Auctioneer Ben Rogers Jones said the success of these long-running auctions was down to “a staple of very popular 20th century Welsh artists, which in turn encourages a healthy and patriotic appetite for collecting”. Opening a second saleroom in Cardiff in 2013 has also been “instrumental”, he added.

While stalwart Kyffin Williams (1918-2006) led the way during the most recent sale, bringing in over £160,000 from around 30 pictures, a clutch of notable etchings caught the eye further down the price sheet.

Among them was a well-preserved portrait of a brooding Percy Wyndham Lewis by his Welsh mentor Augustus John (1878- 1961), dated to the year they met in 1903.

The signed 7 x 5½in (17 x 14cm) etching, a copy of which is also included in the collection at the National Portrait Gallery, was offered with a booklet on John published in 1974 by art dealership Colnaghi. It sold for £3000, six times its top guide.

The prints of Wales

Also offered was an early etching of a semi-derelict thatched cottage by Graham Sutherland (1903-80), showing the influence of 19th century landscapes on his early career. The English painter, who harboured a great love of the Welsh countryside, particularly Pembrokeshire, was a proficient printmaker long before he attempted painting in oils.
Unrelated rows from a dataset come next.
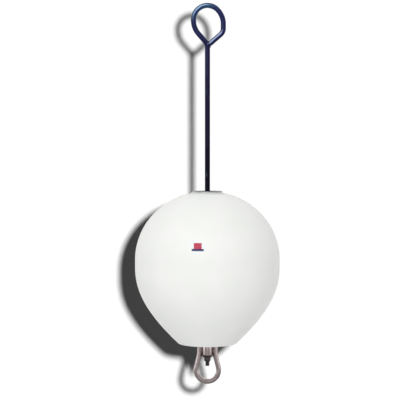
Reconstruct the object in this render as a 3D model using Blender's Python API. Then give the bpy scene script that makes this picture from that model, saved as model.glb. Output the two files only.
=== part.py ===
"""Anchor marker buoy: a moulded float on a steel rod, with a lifting eye on top and a swivel bow below.

Metres, +Z up. Everything is modelled upwards and downwards from the float's foot, on an empty that is set so
that the world's origin is where a hook bears in the lifting eye.
"""

import math

import bmesh
import bpy
from mathutils import Matrix, Vector

# Fits
CONTACT_GAP = 0.0003
THREAD_CLEARANCE = 0.0005
BORE_CLEARANCE = 0.001

# Rod and lifting eye, all bends measured on the bar's centreline
BAR_DIAMETER = 0.0145
ROD_ABOVE_PLATE = 0.394
NECK_BEND_RADIUS = 0.0277
NECK_ANGLE = math.radians(41)
CHEEK_BEND_RADIUS = 0.0554
CHEEK_RUN = 0.0025
EYE_RADIUS = 0.0384
EYE_TURN = math.radians(135)
EYE_SIDE_RADIUS = 0.056
RETURN_RUN = 0.012
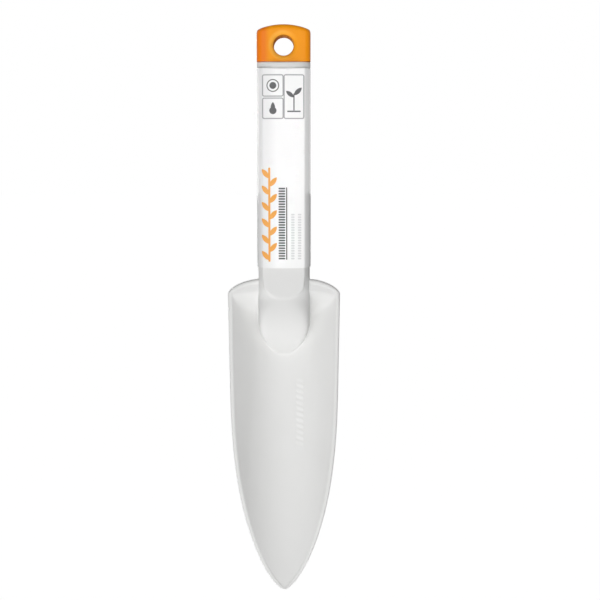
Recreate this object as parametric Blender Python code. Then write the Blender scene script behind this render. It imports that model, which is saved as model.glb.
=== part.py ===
"""Hand transplanter: a narrow plastic garden trowel with a hollow handle, an end cap and a label sleeve.

Metres, +Z up. The tool hangs upright by its hole: the origin is the centre of the hanging hole, the tip
points down, the open side of the scoop faces -Y and the width runs along X. Two helper coordinates are used
below: a station is a height above the tip, a depth is a distance in front of the handle's axis, towards -Y.
"""

import math

import bmesh
import bpy
from mathutils import Vector

MM = 0.001

# Lengths along the tool, which add up to 295 mm
BLADE_LENGTH = 166.7 * MM
HANDLE_LENGTH = 108.7 * MM
CAP_HEIGHT = 19.4 * MM

# Scoop, seen from the front
BLADE_WIDTH = 57.4 * MM
BLADE_NARROWING = 1.6 * MM
POINT_LENGTH = 109.6 * MM
POINT_ONSET = 2.44
POINT_FULLNESS = 0.648
SHOULDER_HEIGHT = 7.7 * MM
SHOULDER_FULLNESS = 1.65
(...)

Sutherland’s early etchings tend to draw decent competition when they crop up at auction, although they make far less than his later oils. Last year, Sotheby’s London sold a group of five 1920s etchings, including an identical depiction of a semi-derelict cottage, for a premium-inclusive £12,500. The Rogers Jones etching improved on its attractive £200-300 guide to sell for £1000.